◆ DIRECTIONS FOR THIS TASK ◆
Return only the lines running from the line with "Write part 2" down to the line with "self.shader = self.tree.nodes[shader]", both included, exactly as they appear.

◆ RECORDED INFORMATION ◆
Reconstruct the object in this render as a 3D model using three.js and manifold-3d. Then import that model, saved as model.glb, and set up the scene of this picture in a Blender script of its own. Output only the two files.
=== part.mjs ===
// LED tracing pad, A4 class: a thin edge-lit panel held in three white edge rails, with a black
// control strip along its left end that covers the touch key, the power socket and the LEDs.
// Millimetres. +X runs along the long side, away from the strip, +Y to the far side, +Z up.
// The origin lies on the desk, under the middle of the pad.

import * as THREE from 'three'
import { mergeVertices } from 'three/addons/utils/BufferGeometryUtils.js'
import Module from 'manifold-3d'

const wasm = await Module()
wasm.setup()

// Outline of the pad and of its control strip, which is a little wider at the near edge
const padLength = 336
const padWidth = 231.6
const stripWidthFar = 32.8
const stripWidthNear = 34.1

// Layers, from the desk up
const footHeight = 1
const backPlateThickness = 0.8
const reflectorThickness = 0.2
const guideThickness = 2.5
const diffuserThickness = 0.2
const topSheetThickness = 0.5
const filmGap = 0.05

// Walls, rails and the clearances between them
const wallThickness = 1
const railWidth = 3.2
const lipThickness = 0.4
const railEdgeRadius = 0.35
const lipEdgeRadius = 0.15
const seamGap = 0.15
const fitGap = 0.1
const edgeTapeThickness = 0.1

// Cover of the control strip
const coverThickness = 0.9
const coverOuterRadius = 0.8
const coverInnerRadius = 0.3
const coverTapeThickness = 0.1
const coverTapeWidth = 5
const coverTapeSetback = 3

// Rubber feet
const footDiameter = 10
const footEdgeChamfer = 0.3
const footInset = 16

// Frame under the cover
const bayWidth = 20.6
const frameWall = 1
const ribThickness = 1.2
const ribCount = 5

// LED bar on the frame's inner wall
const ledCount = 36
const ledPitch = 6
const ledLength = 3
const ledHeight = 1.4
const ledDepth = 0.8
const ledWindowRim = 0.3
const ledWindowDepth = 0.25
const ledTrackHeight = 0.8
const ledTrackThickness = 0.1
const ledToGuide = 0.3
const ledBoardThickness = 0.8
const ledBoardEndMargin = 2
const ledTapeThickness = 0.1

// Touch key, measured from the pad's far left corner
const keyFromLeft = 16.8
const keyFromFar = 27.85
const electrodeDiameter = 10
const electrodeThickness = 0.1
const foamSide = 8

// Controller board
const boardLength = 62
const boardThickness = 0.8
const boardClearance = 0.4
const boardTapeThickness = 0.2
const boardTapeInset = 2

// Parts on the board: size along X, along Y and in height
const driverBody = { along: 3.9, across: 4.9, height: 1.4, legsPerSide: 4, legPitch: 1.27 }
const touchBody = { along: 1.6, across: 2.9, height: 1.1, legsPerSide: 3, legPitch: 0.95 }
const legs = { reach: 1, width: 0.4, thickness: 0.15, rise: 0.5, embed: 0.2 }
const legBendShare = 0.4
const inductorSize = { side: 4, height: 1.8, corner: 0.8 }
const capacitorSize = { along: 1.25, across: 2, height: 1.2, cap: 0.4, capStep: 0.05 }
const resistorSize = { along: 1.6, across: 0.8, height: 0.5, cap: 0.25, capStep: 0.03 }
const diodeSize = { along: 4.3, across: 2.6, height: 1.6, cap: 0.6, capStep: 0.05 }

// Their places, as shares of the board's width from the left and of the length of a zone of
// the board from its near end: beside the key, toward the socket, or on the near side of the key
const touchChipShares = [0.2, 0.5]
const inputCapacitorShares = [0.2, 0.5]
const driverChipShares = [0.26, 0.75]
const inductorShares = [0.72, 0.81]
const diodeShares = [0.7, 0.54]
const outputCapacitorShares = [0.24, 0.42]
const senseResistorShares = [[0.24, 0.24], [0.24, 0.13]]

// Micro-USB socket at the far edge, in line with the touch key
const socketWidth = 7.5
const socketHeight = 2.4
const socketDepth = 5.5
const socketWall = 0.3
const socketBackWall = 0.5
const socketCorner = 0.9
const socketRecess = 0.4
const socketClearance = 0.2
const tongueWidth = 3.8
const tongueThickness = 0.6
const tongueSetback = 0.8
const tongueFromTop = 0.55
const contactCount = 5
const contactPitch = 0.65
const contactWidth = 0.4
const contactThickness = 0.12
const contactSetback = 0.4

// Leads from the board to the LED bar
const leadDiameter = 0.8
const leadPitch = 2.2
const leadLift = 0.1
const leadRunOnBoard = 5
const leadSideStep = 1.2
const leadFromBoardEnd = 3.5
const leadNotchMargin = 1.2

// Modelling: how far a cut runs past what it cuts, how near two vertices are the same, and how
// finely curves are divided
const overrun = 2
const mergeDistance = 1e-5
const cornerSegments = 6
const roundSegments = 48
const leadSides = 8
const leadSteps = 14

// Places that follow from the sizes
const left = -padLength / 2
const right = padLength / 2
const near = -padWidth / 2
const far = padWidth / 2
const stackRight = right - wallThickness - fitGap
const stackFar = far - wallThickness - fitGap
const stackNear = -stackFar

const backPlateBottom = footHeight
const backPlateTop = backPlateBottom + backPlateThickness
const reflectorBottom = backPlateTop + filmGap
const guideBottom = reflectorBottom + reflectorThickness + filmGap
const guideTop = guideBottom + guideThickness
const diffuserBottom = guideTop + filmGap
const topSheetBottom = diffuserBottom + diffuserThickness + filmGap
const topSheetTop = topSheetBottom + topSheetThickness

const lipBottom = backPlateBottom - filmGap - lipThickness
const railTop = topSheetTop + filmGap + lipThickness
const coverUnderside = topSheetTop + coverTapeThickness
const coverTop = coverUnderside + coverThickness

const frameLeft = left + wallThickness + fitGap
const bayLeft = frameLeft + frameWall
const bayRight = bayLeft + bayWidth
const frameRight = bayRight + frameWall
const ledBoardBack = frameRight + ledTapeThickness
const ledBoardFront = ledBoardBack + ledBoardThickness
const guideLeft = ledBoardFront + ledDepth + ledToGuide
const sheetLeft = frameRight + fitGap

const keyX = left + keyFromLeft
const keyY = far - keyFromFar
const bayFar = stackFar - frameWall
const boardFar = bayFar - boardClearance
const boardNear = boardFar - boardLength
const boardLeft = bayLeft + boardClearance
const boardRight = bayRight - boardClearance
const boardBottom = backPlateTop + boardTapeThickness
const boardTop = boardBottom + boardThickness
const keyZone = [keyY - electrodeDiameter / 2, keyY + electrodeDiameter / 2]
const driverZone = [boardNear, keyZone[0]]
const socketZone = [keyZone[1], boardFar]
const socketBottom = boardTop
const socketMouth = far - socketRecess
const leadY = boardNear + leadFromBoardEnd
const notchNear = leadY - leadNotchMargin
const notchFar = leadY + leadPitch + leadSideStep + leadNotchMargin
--
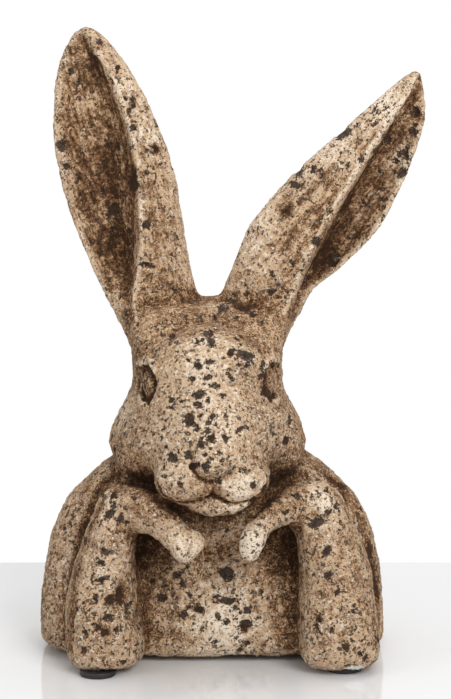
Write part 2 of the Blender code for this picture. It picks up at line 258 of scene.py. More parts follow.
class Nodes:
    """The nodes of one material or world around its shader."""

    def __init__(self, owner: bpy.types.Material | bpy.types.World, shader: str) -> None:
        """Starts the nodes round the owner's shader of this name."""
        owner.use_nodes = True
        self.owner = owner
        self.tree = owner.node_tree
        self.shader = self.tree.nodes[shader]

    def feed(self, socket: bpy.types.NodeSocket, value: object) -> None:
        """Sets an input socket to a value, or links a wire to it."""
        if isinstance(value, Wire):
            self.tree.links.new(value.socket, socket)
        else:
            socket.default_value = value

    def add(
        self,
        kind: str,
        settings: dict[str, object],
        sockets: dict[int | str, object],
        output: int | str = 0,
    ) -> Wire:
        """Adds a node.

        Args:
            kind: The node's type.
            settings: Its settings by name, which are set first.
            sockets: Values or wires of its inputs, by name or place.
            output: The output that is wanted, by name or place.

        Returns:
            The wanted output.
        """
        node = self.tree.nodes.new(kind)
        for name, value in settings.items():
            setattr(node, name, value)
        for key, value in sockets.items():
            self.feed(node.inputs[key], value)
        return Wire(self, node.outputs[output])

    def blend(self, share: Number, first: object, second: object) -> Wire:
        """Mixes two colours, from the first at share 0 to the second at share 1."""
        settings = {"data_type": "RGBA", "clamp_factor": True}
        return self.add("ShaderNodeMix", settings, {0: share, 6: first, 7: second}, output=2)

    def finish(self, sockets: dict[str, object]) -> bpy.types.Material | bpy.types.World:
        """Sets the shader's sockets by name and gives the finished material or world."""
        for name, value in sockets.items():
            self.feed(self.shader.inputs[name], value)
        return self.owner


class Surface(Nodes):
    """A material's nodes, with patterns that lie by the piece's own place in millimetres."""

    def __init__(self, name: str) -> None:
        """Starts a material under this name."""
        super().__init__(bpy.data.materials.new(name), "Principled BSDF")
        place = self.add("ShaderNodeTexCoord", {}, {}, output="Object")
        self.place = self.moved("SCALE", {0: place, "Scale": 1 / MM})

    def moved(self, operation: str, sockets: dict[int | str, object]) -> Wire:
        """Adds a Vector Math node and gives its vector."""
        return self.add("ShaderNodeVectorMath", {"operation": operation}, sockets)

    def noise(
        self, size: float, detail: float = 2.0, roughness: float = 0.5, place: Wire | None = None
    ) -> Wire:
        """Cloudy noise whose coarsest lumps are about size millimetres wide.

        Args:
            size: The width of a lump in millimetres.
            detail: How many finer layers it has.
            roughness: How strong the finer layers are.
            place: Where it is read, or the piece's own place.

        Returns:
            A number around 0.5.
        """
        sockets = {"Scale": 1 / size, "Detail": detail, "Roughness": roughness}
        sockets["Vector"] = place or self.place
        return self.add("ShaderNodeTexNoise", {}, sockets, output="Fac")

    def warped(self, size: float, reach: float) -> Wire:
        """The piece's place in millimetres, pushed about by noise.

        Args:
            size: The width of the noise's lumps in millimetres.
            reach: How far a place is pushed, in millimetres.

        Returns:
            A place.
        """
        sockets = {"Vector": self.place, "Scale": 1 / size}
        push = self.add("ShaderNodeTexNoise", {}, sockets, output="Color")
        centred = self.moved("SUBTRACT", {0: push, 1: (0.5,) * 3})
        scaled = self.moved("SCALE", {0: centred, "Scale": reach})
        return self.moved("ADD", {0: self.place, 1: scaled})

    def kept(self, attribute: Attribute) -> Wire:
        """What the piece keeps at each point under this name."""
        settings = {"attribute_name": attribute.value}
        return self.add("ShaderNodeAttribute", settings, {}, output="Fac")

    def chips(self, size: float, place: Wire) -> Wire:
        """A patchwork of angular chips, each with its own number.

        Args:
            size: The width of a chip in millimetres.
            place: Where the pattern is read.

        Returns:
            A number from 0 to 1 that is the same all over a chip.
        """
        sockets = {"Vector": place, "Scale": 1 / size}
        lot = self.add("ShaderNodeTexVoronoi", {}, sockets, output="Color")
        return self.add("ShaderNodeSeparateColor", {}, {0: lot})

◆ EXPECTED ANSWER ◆
Write part 2 of the Blender code for this picture. It picks up at line 258 of scene.py. More parts follow.
class Nodes:
    """The nodes of one material or world around its shader."""

    def __init__(self, owner: bpy.types.Material | bpy.types.World, shader: str) -> None:
        """Starts the nodes round the owner's shader of this name."""
        owner.use_nodes = True
        self.owner = owner
        self.tree = owner.node_tree
        self.shader = self.tree.nodes[shader]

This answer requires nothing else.